武器は「シャオミ人材」、最初の戦いは「債務返済」
「我々が最初に酷派にきたとき、目の前にあったのは巨大な穴だ。ここ数年、我々は新たな酷派を建設するために努力してきた」と陳家俊は語っています。
香港の金融市場で資金調達を達成し、「副総裁」にはシャオミでの経験がある4人を起用、新モデルのCOOL 20 Proを手掛けたスマホ部門総裁宋九亜も、元シャオミ・スマホ部門製品マネージャーとして、2000元(3~4万円)台モデルを担当していた人材。
しかし、「新酷派」の前に最初に立ちはだかったのは、「借金返済」という壁でした。
陳家俊は、それまでのサプライヤーへの未払金を、全て支払ったと言います。「あるサプライヤーは、酷派への売り掛け金は回収不可能と諦めていたのが、ある日銀行口座への振り込みを見て、我々が支払ったことを知ってビックリ仰天した」とか。
「消費者の可処分所得を増やしたい」というも……
さて、12月1日に発表した酷派新モデル・COOL 20 Proですが、Media Tek 900 6nm 5Gチップ搭載で定価1799元、今年5月リリースのCOOL 20は699元でした。
中低価格帯のラインナップになっていますが、これについて陳家俊は、今のスマホ市場はほとんどすべてのブランドがハイエンド市場に注力しており、全体の販売台数が下降する中で、スマホの価格をどんどん上げなければ利潤を得られない、という形になっている。しかし、こういったハイエンド化は、多くの「奮闘者」(日々の生活を頑張る人々)による本当のニーズに答えられていない、といいます。
また、「中国人の多くは県城(日本で言えば、平成の大合併でできた市の中心や、郡部の一番大きな町みたいなイメージ)で生活しており、フラッグシップモデルの機能やサービスをより多く盛り込むことで、こういった『奮闘者』を応援し、彼らの可処分所得向上にも貢献したい」としています。
しかし、大手のハイエンド偏重に対し「千元モデル」といったところで、それでも激烈な競争にさらされることになります。紅米の数字シリーズ、OPPOのAシリーズ、vivoのYシリーズ、realme、iQOO、レノボ、魅族……どれも「千元モデル」でしのぎを削っているところ。
「農村で都市を包囲」
中国国内スマホ市場は既に「レッドオーシャン(血で血を洗う熾烈競争市場)」と指摘されています。Canalysのデータによると、2021年Q3の出荷台数中、5大メーカーの市場占有率は87%。前年同期が68%だったのに比べて、「その他」の生存空間はどんどん狭まっています。

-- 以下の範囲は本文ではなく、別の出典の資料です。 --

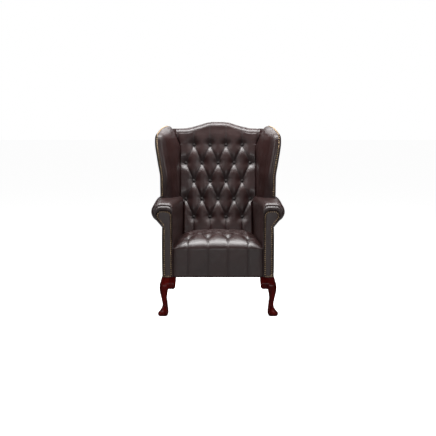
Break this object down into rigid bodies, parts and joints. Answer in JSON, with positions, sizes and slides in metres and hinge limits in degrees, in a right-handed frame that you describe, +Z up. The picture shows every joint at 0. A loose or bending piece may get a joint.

そんな中、酷派が掲げるのは、「農村で都市を包囲する」戦略。もはやお馴染みすぎる感じがしますが、「郷村振興」などの政策にチャンスありと見ているそう。
販売チャネルは、従来の小売チャネルを「高コスト抵効率」として放棄し、「デジタル化チャネル方式」を採用。実体店はハードウェア販売だけで儲けを出すのは難しいというのも、その理由だといいます。
「デジタル化チャネル」とは何なのか、具体的には書かれていませんが、サービスセンターの配置が鍵になっているようです。今年6月から今までで、酷派のサービスセンターは2800件を突破し、90%が黒字。現段階は0から1にしているところで、3年以内に3万件以上を目指すとのこと。
とはいえ、あるアナリストは、厳しい見立てをしています。今のところ、酷派の出荷台数は目立ったところがなく、今の市場環境を変えるのは難しいだろうといいます。酷派集団2021年中期報告をみても、2021年上半期の酷派は資源の整合や設計研究開発、新製品生産の段階にあり、ブランド力は弱く、販売台数は目に見える伸びを見せていないとか。
まとめ
2010年代前半に人気だったものの消えていったブランドが、0から再スタート、という珍しいパターン。
ハイエンド・フラッグシップ競争たけなわの時代に低価格帯勝負、うーん、日本市場で言えばarrowsのようなイメージのポジションを狙っていくということでしょうか。
低価格帯は、酷派が復活せずとも、各大ブランドも既に豊富なラインナップを展開しているところ、廉価モデル専門で戦っていけるのか?とかなり大きな疑問符がつきますが、今後の商品展開に期待しましょう。